When the Freedom of Information Act was passed, human rights campaigners thought it was too weak. Experience tells us otherwise, however. One major development illustrates its power. In 2008 a request was made to the Information Tribunal to release details of expenses claims made by MPs. Parliament attempted to block the request through the High Court but failed. The information was released and immediately leaked to the Daily Telegraph. When the revelations were made in the newspaper, it became clear that there had been widespread abuse of the generous expenses system. As a result, a kind of witch-hunt was undertaken, in which hundreds of MPs were accused of milking the system for their own benefit (though most claimed successfully that they had operated within the rules). The results of the revelations were far-reaching. Many MPs were forced to give up their seats, Parliament was subjected to widespread ridicule and public condemnation, and the expenses system had to be radically reformed.

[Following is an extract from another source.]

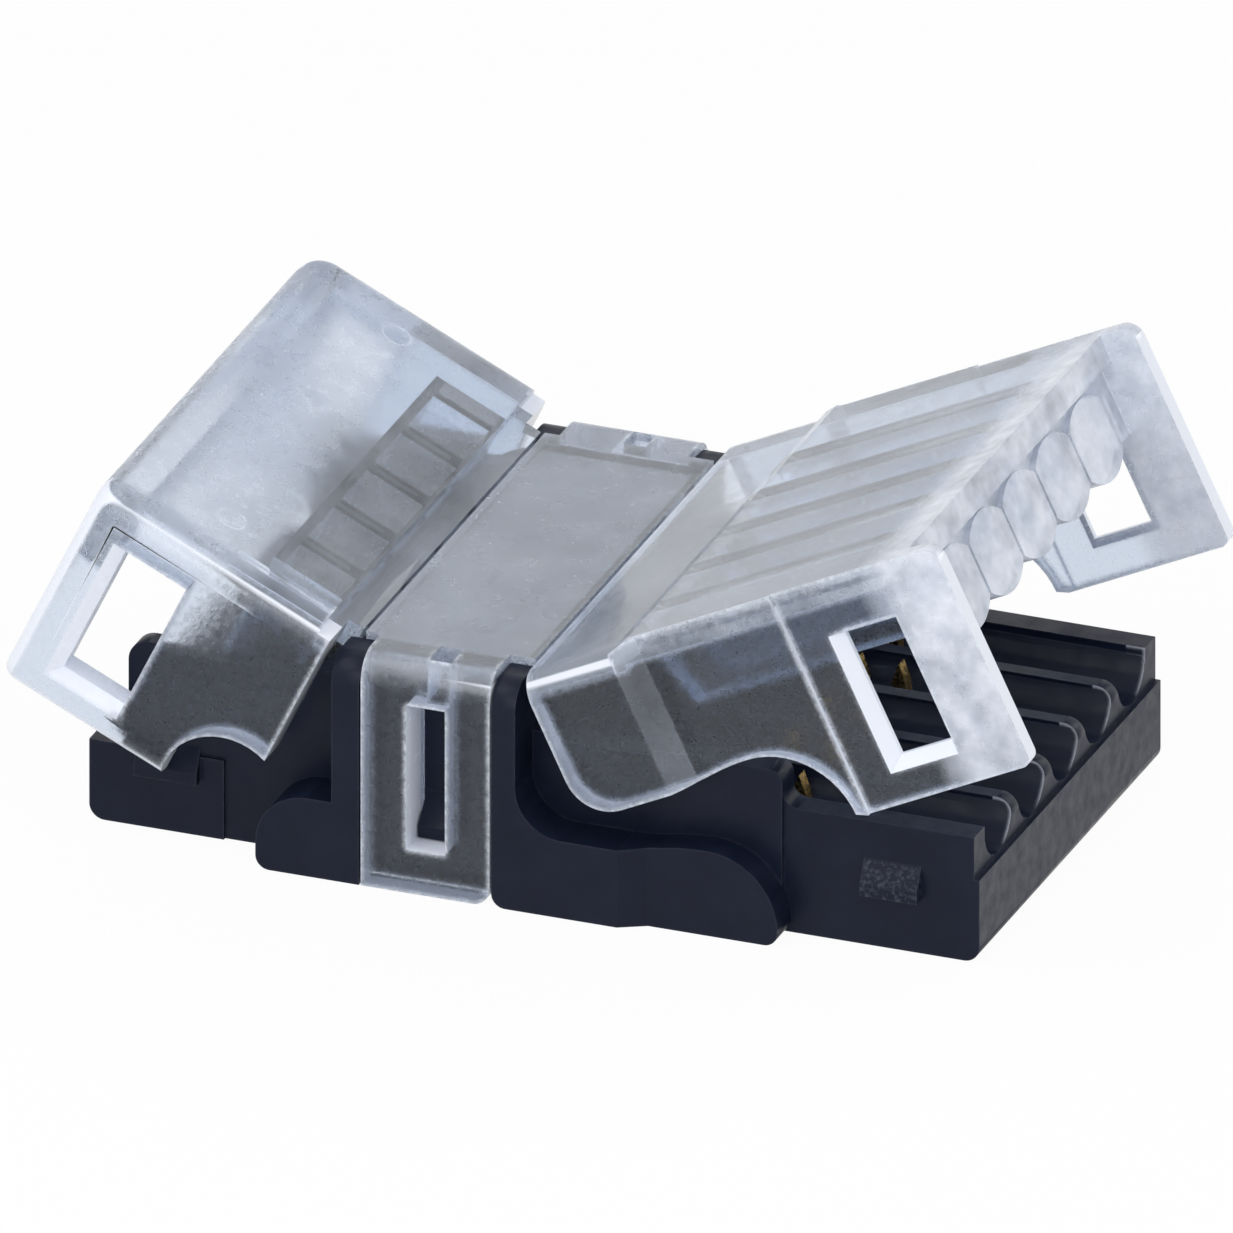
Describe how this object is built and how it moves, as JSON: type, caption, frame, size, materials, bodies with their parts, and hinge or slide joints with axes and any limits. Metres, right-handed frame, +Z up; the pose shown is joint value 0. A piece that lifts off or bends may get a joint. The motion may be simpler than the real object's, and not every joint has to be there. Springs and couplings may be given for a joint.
{
  "type": "led strip connector",
  "caption": "Clamshell connector that joins an LED strip to stripped or insulated wires by piercing pins, with clear hinged lids over a black base.",
  "frame": {"origin": "middle of the underside of the base, on the centre plane between the side cheeks", "axes": "+X from the strip's end towards the wires' end, +Y across the channels, +Z up from the underside"},
  "size_m": [0.0297, 0.0164, 0.0125],
  "materials": {
    "black_plastic": "satin black moulding",
    "clear_plastic": "clear, slightly frosted moulding",
    "contact_brass": "plain blanked brass"
  },
  "bodies": {
    "base": {"base_housing": "black_plastic", "centre_cover": "clear_plastic", "contact_1": "contact_brass", "contact_2": "contact_brass", "contact_3": "contact_brass", "contact_4": "contact_brass", "contact_5": "contact_brass"},
    "strip_cover": {"strip_lid": "clear_plastic"},
    "wire_cover": {"wire_lid": "clear_plastic"}
  },
  "joints": [
    {"name": "strip_lid_hinge", "type": "hinge", "parent": "base", "child": "strip_cover", "pos_m": [-0.0049, 0, 0.00685], "axis": [0, 1, 0], "range_deg": [-25.6, 64.4]},
    {"name": "wire_lid_hinge", "type": "hinge", "parent": "base", "child": "wire_cover", "pos_m": [0.0001, 0, 0.00685], "axis": [0, -1, 0], "range_deg": [-25.6, 64.4]}
  ]
}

The Freedom of Information Act also proved to be significant in such areas as health care provision, defence procurement, and local authority procedures. It is, therefore, one of the most important constitutional reforms of recent times.

Reform of the judiciary

At the start of the twenty-first century, there was growing concern that the judiciary — that is, the senior levels of the court system — was in need of reform. The Constitutional Reform Act 2005 was passed to address these issues.

Effects of judicial reform 

Separation of judiciary and government 

Most importantly, it was seen as crucial that there be a clearer separation between the senior members of the judiciary and the government. In the past, the position of the Lord Chancellor had been ambiguous. He (or she) was a cabinet minister and senior member of the governing party. At the same time, the holder of the office as head of the judiciary and presided over the proceedings of the House of Lords. This placed the Lord Chancellor in all three branches of government. Although the occupant of the post might protest that they understood the difference between their neutral judicial role and their political role as a cabinet minister, suspicions persisted that one role would interfere with another. This perception of lack of independence of the judiciary had to be addressed in a modern system. The judicial role of the Lord Chancellor was therefore largely removed. The post was combined with that of the justice secretary, a cabinet post, but the holder ceased to have a judicial role; he or she was in charge of justice policy, but not practice. 

Supreme Court 

The highest court of appeal had been the House of Lords, meeting as a court rather than as part of Parliament. The senior Law Lords — usually in groups of five — would hear important appeal cases, often with great political consequences. There was disquiet over recent years that it was not appropriate that members of the legislature (i.e. the Law Lords) should also be at the highest level of the judiciary. In other words, it was seen as vital that law and politics should be completely separated to safeguard the rule of law. It was therefore decided to take the senior judges out of the Lords and to create a separate Supreme Court. The Supreme Court was opened in the autumn of 2009 and began work immediately to establish its new independence. 

In reality, the change to a Supreme Court is partly a cosmetic exercise. The new court has the same powers as the old House of Lords. However, it is symbolically important and the early signs have indicated that it will indeed prove to be a genuinely independent body. 

Appointment of senior judges 

Finally, there was opposition to the continued practice of senior appointments to the judiciary being in the hands of politicians — mainly the Lord Chancellor and the prime minister. There was a constant danger that such appointments might be made on the basis of the political views of prospective judges rather than on their legal qualifications. A Judicial Appointments Commission (JAC) was therefore set up to ensure that all candidates should be suitable, using purely legal considerations. The government has the final say on who shall become a senior judge, but this must be after approval by the JAC. The most senior appointments — to the Supreme Court — have been placed in the hands of a non-political committee of senior judicial figures.

The principles of judicial reform have been fourfold.” 

  • To increase the separation of powers between government, legislature, and judiciary.
  • To improve the independence of the judiciary.
  • To eliminate the ambiguity of the role of the Lord Chancellor.
  • To bring Britain into line with modern constitutional practice.